You might want to look into loose-leash training to reduce your dog's pulling. Since, he's a big, strong breed, I wouldn't worry so much about him getting hurt. I used to have a black lab who was a puller, and he didn't even feel the collar - lol! I ended up getting a Halti (head collar) to make our walks more pleasurable. After that, a young child could walk him with no problem. Every dog is different, though.


----------



## Mollie_Jax

I want to try him with a halti but my boyfriend says no. He doesn't want to put any kind of Harness or halter on him.


----------



## Mollie_Jax

I also had a chat with dogids on their website. They suggested a matingale collar or a slip collar.But they need to have a regular buckle on them.


----------



## MollyWoppy

Please, no slip collar. Don't want to damage his throat. A Martingale is great though. And, you can buy them with a buckle so you don't have to slide it over his head. Your boyfriend doesn't like harnesses? There are some really cool harnesses nowadays, including non-pull. You will want a non-pull harness for a husky thats for sure.


----------



## doggiedad

don't depend on a certain collar, leash, harness, etc where training is needed. start teaching your dog not to pull.
you can always have a collar, harness or leash made. goggle harness for Husky, collar for Husky, Husky training
tools, Husky training aids, Husky supplies, etc.


----------



## NutroGeoff

Baxter did best on the Easy Walk harness.
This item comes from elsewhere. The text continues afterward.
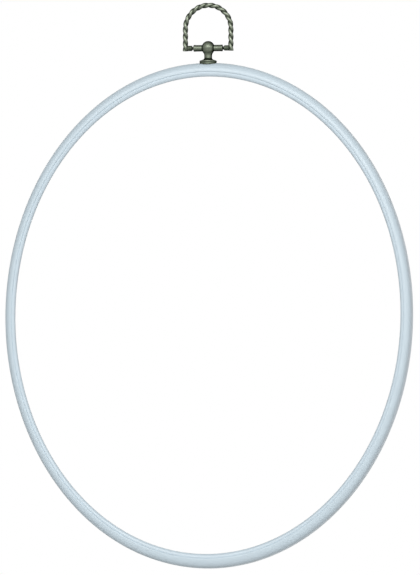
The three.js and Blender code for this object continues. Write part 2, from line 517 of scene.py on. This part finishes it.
bpy.ops.mesh.normals_make_consistent(inside=False)
bpy.ops.object.mode_set(mode="OBJECT")

take(screw)
thread.select_set(True)
bpy.ops.object.join()
place_part(screw, (0, 0, screw_face))
smooth_over(screw, 35)

washer = draw_rings(
    "washer",
    [
        (washer_mouth, 0),
        (washer_radius, 0),
        (washer_radius, washer_thickness),
        (washer_throat, washer_thickness),
        (washer_mouth, 0),
    ],
    sides=96,
    solid=False,
)
soften_edges(washer, washer_edge, steps=3, angle=30)
place_part(washer, (0, 0, screw_face))
smooth_over(washer, 35)

# Shared by the steel and the cast metal: patches of tarnish and a fine grain.
worn_metal = bpy.data.node_groups.new("worn_metal", "ShaderNodeTree")
for label in ["Patch Scale", "Grain Scale"]:
    worn_metal.interface.new_socket(label, in_out="INPUT", socket_type="NodeSocketFloat")
for label in ["Patches", "Grain"]:
    worn_metal.interface.new_socket(label, in_out="OUTPUT", socket_type="NodeSocketFloat")
worn_in = worn_metal.nodes.new("NodeGroupInput")
worn_out = worn_metal.nodes.new("NodeGroupOutput")
worn_place = worn_metal.nodes.new("ShaderNodeTexCoord")
worn_patches = worn_metal.nodes.new("ShaderNodeTexNoise")
worn_patches.inputs["Detail"].default_value = 5
worn_grain = worn_metal.nodes.new("ShaderNodeTexNoise")
worn_grain.inputs["Detail"].default_value = 2
wire(
    worn_metal,
    (worn_place.outputs["Object"], worn_patches.inputs["Vector"]),
    (worn_place.outputs["Object"], worn_grain.inputs["Vector"]),
    (worn_in.outputs["Patch Scale"], worn_patches.inputs["Scale"]),
    (worn_in.outputs["Grain Scale"], worn_grain.inputs["Scale"]),
    (worn_patches.outputs["Fac"], worn_out.inputs["Patches"]),
    (worn_grain.outputs["Fac"], worn_out.inputs["Grain"]),
)

plated_steel = bpy.data.materials.new("plated_steel")
plated_steel.use_nodes = True
steel_tree = plated_steel.node_tree
steel_shader = steel_tree.nodes["Principled BSDF"]
steel_shader.inputs["Metallic"].default_value = 1
steel_wear = steel_tree.nodes.new("ShaderNodeGroup")
steel_wear.node_tree = worn_metal
steel_wear.inputs["Patch Scale"].default_value = 600
steel_wear.inputs["Grain Scale"].default_value = 4000
steel_tint = steel_tree.nodes.new("ShaderNodeMix")
steel_tint.data_type = "RGBA"
steel_tint.inputs[colour_a].default_value = steel_grey
steel_tint.inputs[colour_b].default_value = steel_dull
steel_gloss = steel_tree.nodes.new("ShaderNodeMapRange")
steel_gloss.inputs["To Min"].default_value = 0.22
steel_gloss.inputs["To Max"].default_value = 0.42
steel_relief = steel_tree.nodes.new("ShaderNodeBump")
steel_relief.inputs["Strength"].default_value = 0.3
steel_relief.inputs["Distance"].default_value = 0.02 * mm
wire(
    steel_tree,
    (steel_wear.outputs["Patches"], steel_tint.inputs["Factor"]),
    (steel_tint.outputs[mixed_colour], steel_shader.inputs["Base Color"]),
    (steel_wear.outputs["Grain"], steel_gloss.inputs["Value"]),
    (steel_gloss.outputs["Result"], steel_shader.inputs["Roughness"]),
    (steel_wear.outputs["Grain"], steel_relief.inputs["Height"]),
    (steel_relief.outputs["Normal"], steel_shader.inputs["Normal"]),
)
for part, node in [(screw, "hanger_screw"), (washer, "screw_washer")]:
    part.data.materials.append(plated_steel)
    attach(part, "hoop")
    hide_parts(node)


# Collar. A small cast disc with a rounded bead round its rim and a domed top, let into the top
# of the soft hoop, where the screw's pull holds it.
collar_top = 2.65 * mm
collar_bore = 1.75 * mm

# Its outline, as radius and height over the seat: foot, bead, dome, and the step at the stem.
collar_outline = [
    (collar_bore, 0),
    (4.46 * mm, 0),
    (4.46 * mm, 0.76 * mm),
    (4.38 * mm, 0.86 * mm),
    (4.38 * mm, 0.96 * mm),
    (4.47 * mm, 1.06 * mm),
    (4.50 * mm, 1.24 * mm),
    (4.49 * mm, 1.44 * mm),
    (4.42 * mm, 1.64 * mm),
    (4.30 * mm, 1.78 * mm),
    (4.12 * mm, 1.88 * mm),
    (3.90 * mm, 1.92 * mm),
    (3.72 * mm, 1.92 * mm),
    (3.60 * mm, 1.98 * mm),
    (3.34 * mm, 2.14 * mm),
    (3.04 * mm, 2.28 * mm),
    (2.74 * mm, 2.38 * mm),
    (2.50 * mm, 2.44 * mm),
    (2.42 * mm, collar_top - 0.06 * mm),
    (2.36 * mm, collar_top),
    (collar_bore, collar_top),
    (collar_bore, 0),
]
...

That one connects in the front of his chest and helped him stop pulling. I would definitely do some training for your dog too to try to get your dog to not pull so hard.


----------



## Celt

A few things, the width of collar can help prevent some damage but the pulling problem needs to be addressed. Slip/training (or choke as its sometimes called) or prong collars should only be used if you know how to use them properly (and there are "certified trainers who have no idea) otherwise you can cause your dog a lot of damage, physically and mentally. These collars are easy to misuse and one of the reason slip/training collars ended up being called choke chains is because of improper (and at time out right abusive) use. Martingales can come in both buckle or slip on style and can have either a "chain" or cloth loop, these collars are especially useful for dogs the like to or can slip out of regular collars. Some people feel that they are a more humane slip collar (although there are collars called limited slip that combine the martingale style with a slip collar) since the tightening can be used to signal the dog. I would use a wider collar if other options were not available and the pulling remains a problem.
I agree that loose leash training would be helpful. One way would be the "tree" method were you simply freeze and refuse to move every time the dog pulls, until they return to you. Some dogs are easy to train this way, others see it as a sign they need to pull harder. The way I've trained a few stubborn pups has been to use the "sudden turn". Basically, you start walking holding the leash at the length you want your dog to be at (for example heel position), when your dog starts to pull, call his name, once, and make a sharp (think military) turn away from the dog. You may end up going in a square for a bit. After a few times, calling his name and turning, stop giving him a warning and simply turn. Then start turning towards the dog, first with warning, then without. Either way, it takes a while, is fairly tedious and time consuming to train a dog to walk without pulling but worth the work.


----------



## Mollie_Jax

I took Jax my husky to petsmart today. We walked out with him fitted and wearing a gentle leader headcollar. He is a totally different dog while on a leash now. I am convinced this is going to make things a lot easier for me.


----------



## NutroGeoff

The gentle leaders are great too. I have seen a lot of dogs that are doing great with those.


----------



## CaliandBear

i would not use a harness because its instincts to pull as huskies are geared up to a harness when they pull a sled, instead use a gentle leader they work great or if you know how to correctly use a prong collar use that


----------



## mewlittle

There is a harness for teaching dogs not to pull it goes under the arms it has patting i saw it on amazon forgot what its called lol


----------



## StdPooDad

mewlittle said:


> There is a harness for teaching dogs not to pull it goes under the arms it has patting i saw it on amazon forgot what its called lol


That would be a Freedom Harness. Amazon.com : Freedom No-Pull Dog Harness Training Package with Leash, Teal Large : Pet Halter Harnesses : Pet Supplies

I used to use one of those. Best N0-pull harness that I found, since it does have the padding under the arms. 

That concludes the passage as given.